Referring to 63 approved OSI licenses and another 100-200 “floating around,” Levin echoed others from the FSF and elsewhere in calling for a reduction in licenses. “We want to reduce any possible objection, concern, or friction point with using open source licenses,” he said. “There are truly an unnecessary group of licenses which have been created because of lawyers’ needs to justify their existence or because companies have a narcissistic need for differentiation. The slight variations are more often than not an overreaction by zealous lawyers.”

Black Duck was also represented in conference program sessions.
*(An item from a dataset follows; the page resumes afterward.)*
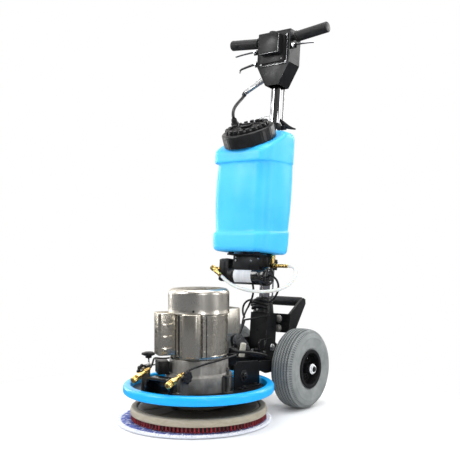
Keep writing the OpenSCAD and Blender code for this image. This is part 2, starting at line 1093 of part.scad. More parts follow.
module pump_fittings() {
    color("#d2a23a")
        on_handle()
            translate([0, pump_y, pump_z]) {
                // left elbow, with the barb pointing down and inwards
                translate([0, -18, 19])
                    rod_x(5.5, -118, -104.1);
                translate([-114, -18, 19])
                    rotate([90, 0, 0])
                        cylinder(r = 5.5, h = 16);
                translate([-120, -34, 19])
                    rotate([0, 123, 0]) {
                        cylinder(r = 7, h = 12);
                        cylinder(r = 5.8, h = 34);
                        translate([0, 0, 34])
                            cylinder(r = 4.2, h = 9);
                    }
                // right barb on the tank outlet
                translate([66, 30, 36])
                    rod_x(6.4, 0, 36);
                translate([66, 30, 36])
                    rod_x(4.2, 36, 66);
                translate([72, 30, 36])
                    cylinder(r = 5.5, h = 38.8);
            }
}

module solution_hose() {
    color("#e9e8e2", 0.8)
        on_handle()
            hose([
                [[138, -69, 265], [182, -72, 270], [190, -88, 200], [110, -118, 184]],
                [[110, -118, 184], [50, -140, 172], [-22, -146, 182], [-79.5, -133, 221.7]]
            ], 4.8, 8);
}

module handle_cords() {
    color("#141516")
        on_handle() {
            hose([[[89.2, -99, 230], [116, -97, 222], [96, -60, 176], [48, -38, 120]]], 2.6, 6);
            hose([[[20, -99, 197], [10, -96, 172], [-30, -66, 164], [-36, -42, 112]]], 2.6, 6);
            hose([[[48, -38, 120], [44, -36, 112], [42, -34, 100], [41, -32, 90]]], 2.6, 3);
            // air hose from the stub to the tank's shoulder
            hose([[[-128, stub_y, 873], [-140, -30, 858], [-112, -90, 830], [-90, -117.3, 764.3]]], 5, 9);
        }
}

module tank() {
    // the body steps in under the upper band, and the lower band stands out a little from it
    back = tank_back;
    top_front = tank_front - 6;
    body_front = tank_front + 8;
    body_w = tank_w - 12;
    wall = 3.5;
    peak = 720;
    corner = 34;
    color("#46b9f2")
        on_handle()
            difference() {
                union() {
                    difference() {
                        union() {
                            translate([0, 0, tank_z])
                                linear_extrude(height = peak - tank_z)
                                    round_rect(body_w, body_front, back, corner + 8);
                            translate([0, 0, tank_z])
                                linear_extrude(height = 62)
                                    round_rect(body_w + 3, body_front - 3, back, corner);
                            translate([0, 0, 593])
                                linear_extrude(height = peak - 593)
                                    round_rect(tank_w, top_front, back, corner);
                        }
                        lid_frame()
                            translate([-150, -200, 0])
                                cube([300, 290, 200]);
                    }
                    lid_frame()
                        translate([0, 0, -12])
                            cylinder(r = neck_r, h = 34);
                    // air port on the shoulder
                    lid_frame()
                        translate([-90, 60, -3])
                            cylinder(r = 7.5, h = 74);
                }
                difference() {
                    translate([0, 0, tank_z + wall])
                        linear_extrude(height = peak - tank_z - 2 * wall)
                            round_rect(body_w - 2 * wall, body_front + wall, back - 10, corner);
                    lid_frame()
                        translate([-150, -200, -wall])
                            cube([300, 600, 200]);
                }
                lid_frame()
                    translate([0, 0, -40])
                        cylinder(r = neck_r - 5, h = 80);
                translate([0, 0, tank_z - 10])
                    cylinder(r = tube_r + 1.5, h = 500);
            }
}

module tank_lid() {
    ribs = 36;
    r = lid_d / 2;
    color("#141516")
        on_lid()
            difference() {
                union() {
                    translate([0, 0, 1])
                        cylinder(r = r, h = lid_h - 1);
                    translate([0, 0, lid_h])
                        cylinder(r1 = r, r2 = r - 6, h = 4);
                    translate([0, 0, lid_h + 4])
                        cylinder(r = 56, h = 5);
                    translate([0, 0, lid_h + 9])
                        cylinder(r = 34, h = 4);
                    for (i = [0:ribs - 1])
                        rotate(360 * i / ribs)
                            translate([r - 24, -1.6, lid_h + 3])
                                cube([14, 3.2, 3.4]);
                }
                translate([0, 0, -eps])
                    cylinder(r = neck_r + 0.08, h = 24);
                translate([0, 0, -eps])
                    cylinder(r = 14 + run_gap, h = 80);
            }
}

module vent_plug() {
    color("#1b1c1e")
        on_lid() {
            translate([0, 0, 26])
                cylinder(r = 14, h = lid_h - 11);
            translate([0, 0, lid_h + 13.2])
                cylinder(r = 21, h = 5);
            translate([-17, -3.5, lid_h + 18])
                cube([34, 7, 9]);
        }
}

// outline of the control box as seen from the front, shrunk by s on each side
function box_outline(s) = [
    [-box_w / 2 + s, box_top - s], [box_w / 2 - s, box_top - s], [box_w / 2 - s, box_waist + s * 0.5],
    [box_foot - s, box_z], [-box_foot + s, box_z], [-box_w / 2 + s, box_waist + s * 0.5]
];

module box_prism(y1, y2, s) {
    translate([0, y2, 0])
        rotate([90, 0, 0])
            linear_extrude(height = y2 - y1)
                polygon(box_outline(s));
}

// an ear on the control box's side with a pin along Y, for a lever at x, y, z
module lever_pin(x, y, z, r, side) {
    ear_y = y + 6;
    translate([min(x, side * 64) - (side < 0 ? 9 : 0), ear_y, z - 9])
        cube([abs(x - side * 64) + 9, 4, 18]);
    translate([x, ear_y + 1, z])
        rotate([90, 0, 0])
            cylinder(r = r, h = 13.5);
}

module control_box() {
    wall = 2;
    color("#1a1b1d")
        on_handle() {
            // ears with the pivot pins of the triggers and of the release lever
            for (side = [-1, 1])
                lever_pin(side * trigger_x, trigger_y, trigger_z, 2.5, side);
            lever_pin(release_x, release_y, release_z, 3, -1);
            difference() {
                box_prism(-32, 33, 0);
                box_prism(-30, 31, wall);
                translate([-box_foot + wall, -30, box_z - 5])
                    cube([2 * box_foot - 2 * wall, 61, 10]);
                for (side = [-1, 1])
                    translate([side * 60, grip_y, grip_z])
                        rotate([0, side * (90 - grip_rise), 0])
                            translate([0, 0, -10])
                                cylinder(r = 11 + run_gap, h = 40);
                translate([-36, stub_y, 917])
                    rotate([0, -115, 0])
                        cylinder(r = 6.6, h = 60, center = true);
                translate([button_x, button_y, box_top - 5])
                    cylinder(r = 7 + run_gap, h = 10);
            }
        }
}

module box_cover() {
    // flanged cover with a raised panel and a hollow square boss
    boss_w = 78;
    boss_h = 67;
    skin = 2;
    color("#222426")
        on_handle()
            difference() {
                union() {
                    translate([-50, -36, 955])
                        cube([108, 3.8, 105]);
                    translate([-42, -42, 962])
                        cube([93, 7, 93]);
                    translate([-36, -67, 988])
                        cube([boss_w, 26, boss_h]);
                }
                translate([skin - 36, skin - 67, 988 + skin])
                    cube([boss_w - 2 * skin, 40, boss_h - 2 * skin]);
            }
    color("#c4c6c8")
        on_handle()
            for (x = [-46, 54], z = [959, 1053])
                translate([x, -36, z])
                    rotate([90, 0, 0])
                        dome_head(3.6, 2.6);
}

// the frame of one side's grip: Z runs out along the grip
module on_grip(side) {
    on_handle()
        translate([side * 60, grip_y, grip_z])
            rotate([0, side * (90 - grip_rise), 0])
                children();
}

module grip_bar() {
    color("#1a1b1d")
        union() {
            for (side = [-1, 1])
                on_grip(side)
                    translate([0, 0, -6])
                        cylinder(r = 11, h = 142);
            on_handle()
                translate([0, grip_y, grip_z - 0.5])
                    rod_x(9, -60, 60);
        }
}

module grips() {
    color("#0f1011")
        for (side = [-1, 1])
            on_grip(side)
                difference() {
                    union() {
                        translate([0, 0, 20])
                            cylinder(d = grip_d, h = 119);
                        translate([0, 0, 18])
                            cylinder(d = grip_d + 4, h = 4);
                    }
                    translate([0, 0, 10])
                        cylinder(r = 11.05, h = 126.2);
                }
}

// thin chromed lever under a grip, on a pivot along Y
module trigger(side) {
    color("#c9cbcd")
        on_handle()
            mirror([side < 0 ? 1 : 0, 0, 0])
                translate([trigger_x, trigger_y, trigger_z]) {
                    difference() {
                        union() {
                            translate([0, 2, 0])
                                rotate([90, 0, 0])
                                    cylinder(r = 6, h = 4);
                            rotate([0, 5, 0])
                                translate([0, -5, -2])
                                    cube([88, 10, 3]);
                        }
                        translate([0, 10, 0])
                            rotate([90, 0, 0])
                                cylinder(r = 2.5 + run_gap, h = 20);
                    }
                }
}

module trigger_left() {
    trigger(-1);
}

module trigger_right() {
    trigger(1);
}

module release_lever() {
    // hooked lever under the left grip that withdraws the tilt lock
    color("#141516")
        on_handle()
            translate([release_x, release_y, release_z])
                difference() {
                    union() {
                        translate([0, 4, 0])
                            rotate([90, 0, 0])
                                cylinder(r = 8, h = 8);
                        rotate([0, -9, 0])
                            translate([-62, -4, -4])
                                cube([62, 8, 7]);
                        rotate([0, -9, 0])
                            translate([-68, -4, -12])
                                cube([8, 8, 15]);
                    }
                    translate([0, 10, 0])
                        rotate([90, 0, 0])
                            cylinder(r = 3 + run_gap, h = 20);
                }
}

module lock_plunger() {
    color("#9a9c9f")
        on_handle()
            translate([0, plunger_pos[0], plunger_pos[1]]) {
                rod_x(plunger_r, -2, yoke_x + yoke_t + 3);
                rod_x(8, -8, -2);
            }
}

module power_button() {
    // boot of the push switch on the box's top
    color("#1b1c1e")
        on_handle()
            translate([button_x, button_y, box_top - 14]) {
                cylinder(r = 7, h = 28);
                cylinder(r = 10, h = 5);
                translate([0, 0, 18])
                    cylinder(r = 15, h = 12);
            }
}

deck();
bumper_ring();
gear_housing();
ring_gear();
motor_shell();
motor_stator();
motor_cap();
capacitor_covers();
capacitors();
junction_box();
pivot_cheeks();
head_bolts();
spray_jets();
head_brackets();
spray_hoses();
front_guard();
head_bearings();
planet_carrier();
clutch_plate();
driver_block();
brush_bristles();
bonnet_pad();
motor_rotor();
motor_fan();
planet_gear_a();
planet_gear_b();
planet_gear_c();
jet_knob_left();
jet_knob_right();
clamp_knob();
carriage_frame();
axle();
carriage_hardware();
cord_plugs();
tyre_left();
rim_left();
tyre_right();
rim_right();
handle_column();
handle_tube();
grab_handle();
handle_bolts();
pump_motor();
pump_head();
pump_bracket();
pump_fittings();
solution_hose();
handle_cords();
tank();
tank_lid();
vent_plug();
control_box();
box_cover();
grip_bar();
grips();
trigger_left();
trigger_right();
release_lever();
lock_plunger();
power_button();
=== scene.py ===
"""Looks of the rotary floor machine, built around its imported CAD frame. Units: metres."""

import json
import math
import random

import bmesh
import bpy
from mathutils import Matrix, Vector, noise


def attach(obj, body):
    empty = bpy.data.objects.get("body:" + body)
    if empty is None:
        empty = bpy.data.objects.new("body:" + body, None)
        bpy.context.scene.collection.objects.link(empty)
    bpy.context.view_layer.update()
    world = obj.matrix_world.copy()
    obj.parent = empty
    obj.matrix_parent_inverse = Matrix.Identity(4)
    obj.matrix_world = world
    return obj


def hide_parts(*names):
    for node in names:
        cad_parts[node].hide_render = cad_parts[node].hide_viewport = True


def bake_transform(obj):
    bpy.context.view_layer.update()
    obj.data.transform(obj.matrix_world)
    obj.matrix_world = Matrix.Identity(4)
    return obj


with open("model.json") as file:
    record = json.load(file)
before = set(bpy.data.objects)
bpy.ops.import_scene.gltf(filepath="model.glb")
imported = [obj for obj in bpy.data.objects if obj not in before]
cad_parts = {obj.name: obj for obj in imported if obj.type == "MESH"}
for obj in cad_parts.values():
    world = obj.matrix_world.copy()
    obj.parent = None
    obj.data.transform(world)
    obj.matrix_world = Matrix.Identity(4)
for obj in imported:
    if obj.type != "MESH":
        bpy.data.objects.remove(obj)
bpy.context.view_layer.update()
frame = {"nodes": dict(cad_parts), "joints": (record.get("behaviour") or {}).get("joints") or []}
rng = random.Random(17)
TAU = 2 * math.pi
MM = 0.001
LEAN = math.radians(6)
LID_TILT = math.radians(30)


def joint(name):
    return next(j for j in frame["joints"] if j["name"] == name)


def rot(angle, axis):
    return Matrix.Rotation(angle, 4, axis)


def move(x, y, z):
    """A translation given in millimetres."""
    return Matrix.Translation(Vector((x, y, z)) * MM)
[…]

CTO Palle Pedersen said in a session that companies must not only know where code came from and is being used, but are better served automating the update and maintenance of such information.

“After you have the information, you have to figure out what to do with it because you want it to be maintainable,” Pedersen said. “If you don’t go through these steps, you can end up with all kinds of nightmares,” he said, referring to a company unaware of its use or reliance a particular piece of code with the potential for legal or other trouble.

Pedersen also indicated solutions such as Black Duck’s protex/IP software suite can help companies visualize the relationships among different pieces of code they are using or developing, including mixed proprietary and open source software. “All that is stuff we essentially track and represent,” he said. “It’s just part of making it automated.”

Where Linux works

During another session covering Linux on the desktop, OSDL CTO Tim Witham told attendees that while Linux has a large opportunity to get on corporate desktops in some settings — such as basic office workers and transactional and technical workstation setups — the open source operating system may not yet be ready for the advanced office worker’s desktop.

“If you look at the kiosk, that and the technical workstation — that’s where I see it as the easiest,” he said.

Witham also warned of the danger of corporate executives who may not be able to take direction, but may also not be able to work a Linux desktop. “You can get into a situation where it’s, ‘Oooh, this makes me look like an idiot’ and that kills it right there.”

Still, Witham highlighted some successful Linux desktop inroads, detailing a program at Portland’s Riverdale High School where teacher time was freed up, students were given a stable computing platform and environment for learning, and the benefits of Linux stood out.

“Better means they didn’t have to spend as much time with support, they didn’t have to spend as much money on support,” he said. “That’s better. It’s got nothing to do with technology. The real savings is ongoing stability.”

Developing nations developing open source

While students and educators may be among those seeing the benefits of open source, as detailed on sites such as k12os.org, developing nations such as Sri Lanka are also leveraging open source software for economic development and international recognition, Sanjiva Weerawarana said during another Thursday session.

Weerawarana indicated the Lanka Software Foundation had successfully put his home country on the open source map with its Axis/C++ software first released in 2003.

Weerawarana said Sri Lanka could not compete with its neighbor India being a services provider because of its smaller population and number of developers. However, he did refer to the plethora of open source software possibilities that can create businesses, jobs and global recognition. Services, he said, are “not an opportunity that will create a niche for Sri Lanka. Open source can be because it’s a whole different game.”